Devlet Van depreminden sonra bu konuyu ülke genelinde ciddiye aldı. Halk arasında ''Kentsel Dönüşüm Yasası'' denilen ''6306 Sayılı Afet Riskli Alanların Dönüştürülmesi Yasasını'' çıkardı. Bu yasa çerçevesinde eski, yaşlı, riskli binaların dönüşümü için gereken her türlü desteği vermeye çalışıyor ve veriyor. Tedbir alma sırası vatandaşta. Vatandaş duyarlılık gösterip eski yaşlı riskli binasını yeniletebilir, dönüştürebilir. Çocuklarını, sevdiklerini, canını malını deprem riskinden kurtarabilir. Dönüşüm prosedüründe Çevre ve Şehircilik Bakanlığı Türkiye genelinde yetkili lisanslı Anadolu Kentsel Dönüşüm firması olarak dönüşüme karar veren herkese yardımcı oluyoruz.
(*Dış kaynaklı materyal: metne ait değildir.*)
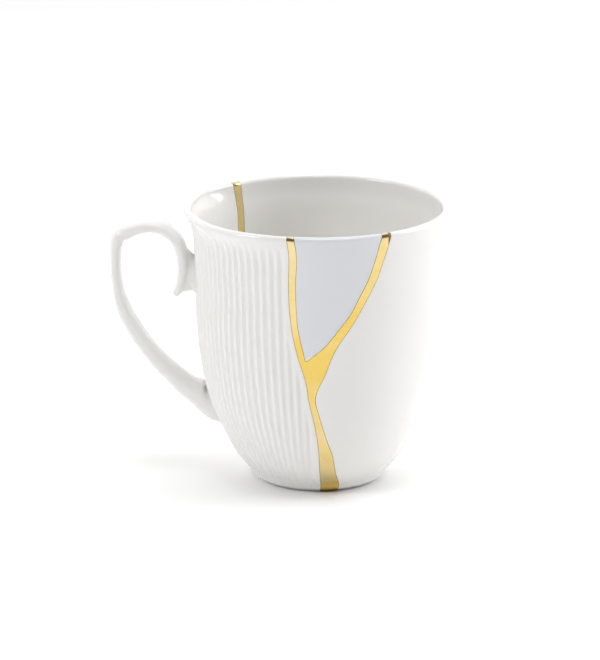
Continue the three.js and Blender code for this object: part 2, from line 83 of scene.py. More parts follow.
# The cove between inner floor and wall: its rise, the radius over which it dies out, the height
# where it ends, and the height over which it does.
COVE_RISE = 1.35
COVE_SPREAD = 3.2
COVE_TOP = 12.0
COVE_FADE = 8.0

# Outer profiles: height as a share of the wall's, radius as a share of the plain rim's.
PLAIN_PROFILE = np.array([
    (0.03568, 0.5392), (0.063, 0.586), (0.0955, 0.6415), (0.1375, 0.695), (0.19, 0.7465),
    (0.254, 0.791), (0.327, 0.834), (0.423, 0.8765), (0.529, 0.918), (0.634, 0.942),
    (0.74, 0.962), (0.846, 0.978), (0.909, 0.9865), (0.952, 0.997), (1, 1),
])
FLUTED_PROFILE = np.array([
    (0.03568, 0.5392), (0.063, 0.588), (0.0955, 0.638), (0.1375, 0.69), (0.19, 0.744),
    (0.254, 0.808), (0.327, 0.859), (0.423, 0.901), (0.529, 0.9285), (0.634, 0.943),
    (0.74, 0.94), (0.846, 0.954), (0.909, 0.961), (0.952, 0.984), (0.983, 1.0175), (1, 1.034),
])

# Borders between gold and porcelain: height as a share of the mug's, azimuth in degrees.
FLUTED_BORDER = np.array([
    (0, 2.6), (0.046, 1.1), (0.087, 0.4), (0.188, -0.4), (0.279, -2.1), (0.345, -4),
    (0.395, -5.4), (0.445, -6.1), (0.488, -7.4), (0.546, -9.6), (0.604, -11.4), (0.66, -12.7),
    (0.722, -13.5), (0.83, -13.8), (0.945, -13.5), (1, -14.4),
])
REAR_SEAM = np.array([
    (0, -147), (0.2, -143), (0.41, -139), (0.62, -136.5), (0.83, -138.8), (0.92, -138.6),
    (1, -137.8),
])
REAR_SEAM_WIDTH = 3.4
SEAM_AT_CENTRE = 3.0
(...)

Dönüşümün şiddetli bir deprem gelmeden önce gerçekleşmesi risksiz yeni binalara kavuşması için teknik çalışmalarımızın yanı sıra riskli bina sahiplerinin devlet desteğinden faydalanmalarına da yardımcı oluyoruz. Hatta malikler ile müteahhitleri de buluşturuyoruz. Yeter ki eski, yaşlı, riskli bina sahipleri riskli binasından kurtulmaya karar versinler biz her konuda yanlarındayız. Lisanslı kuruluşa başvuru için bir kat maliki müracaatı yeterli. Yıkım kararı için ise 2/3 üçte iki çoğunluk aranıyor. 6306 sayılı yasa kapsamında konut başı 100 bin liraya kadar düşük faizli, faizine devlet katkısı olan 10 yıl vadeli krediler, kira yardımları, ruhsat harç ve kdv muafiyetleri gibi avantajlar sunuluyor. Kentsel dönüşüm giderek artan sayıda kabul görmeye başladı. Dönüşüm başladı, inşallah bir daha deprem acısı yaşanmadan dönüşüm süreci tamamlanır.